What kind of a life awaits for a man whose first vivid recollection at the age of two was a celebration of the end of First World War?

This Oscar winning documentary traces the life of Robert McNamara, former Secretary of Defence during Kennedy and Johnson presidency.

Whatever criticism he may or may not deserve as an architect of Vietnam War, there's no question about his strong sense of mission, dedication and contribution to his country.

Giving up lucrative job as a top man at Ford, he spent next five or so years dealing with the most pressing issues facing our civilisation, that is, the annihilation of nations through thermo nuclear exchange under the Cold War geopolitical fixation.

And what he achieved at the end of a day?
He became the most hated man on earth when he resigned. Deservedly so.
And, not everything he says in the film is historically accurate.

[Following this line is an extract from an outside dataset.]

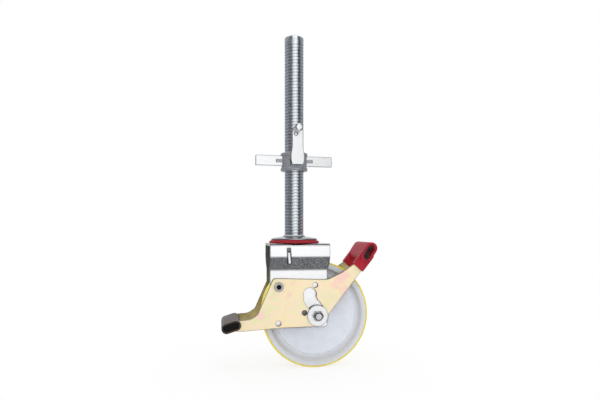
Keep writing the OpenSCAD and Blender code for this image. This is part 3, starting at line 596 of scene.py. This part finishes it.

However, unlike Henry Kissinger, who has never shown any sign of regret, remorse, or admission of his errors, McNamara frankly recognises sufferings and pains caused by his policy and tries to learn from his mistakes so that the world will be a better place.
Of course, this later in life contrition doesn't at all exonerate him from the political responsibility he had to bear.
All the lies and deceptions he and Johnson concocted during the Vietnam War.

Well, it's really frightening to think that the worst will come after these men left, as Nixon and Kissinger move into the White House, sabotaging the peace negotiation in 1968, and prolonging the sufferings, deaths and miseries which were totally avoidable, for the sake of their political advantage.
That is really an impeachable crime against humanity.

To me, this film is a great history lesson.
I didn't know that he was deeply involved in a planning of the bombing of Tokyo and other cities in Japan during the Second World War.
And his remarks on this subject are very telling.

"LeMay said, 'If we'd lost the war, we'd all have been prosecuted as war criminals.'
And I think he's right. He, and I'd say I, were behaving as war criminals.
LeMay recognized that what he was doing would be thought immoral if his side had lost.
But what makes it immoral if you lose and not immoral if you win?"

And he finishes the interview with this quote from T.S. Elliot.

We shall not cease from exploring
And at the end of our exploration
We will return to where we started
And know the place for the first time.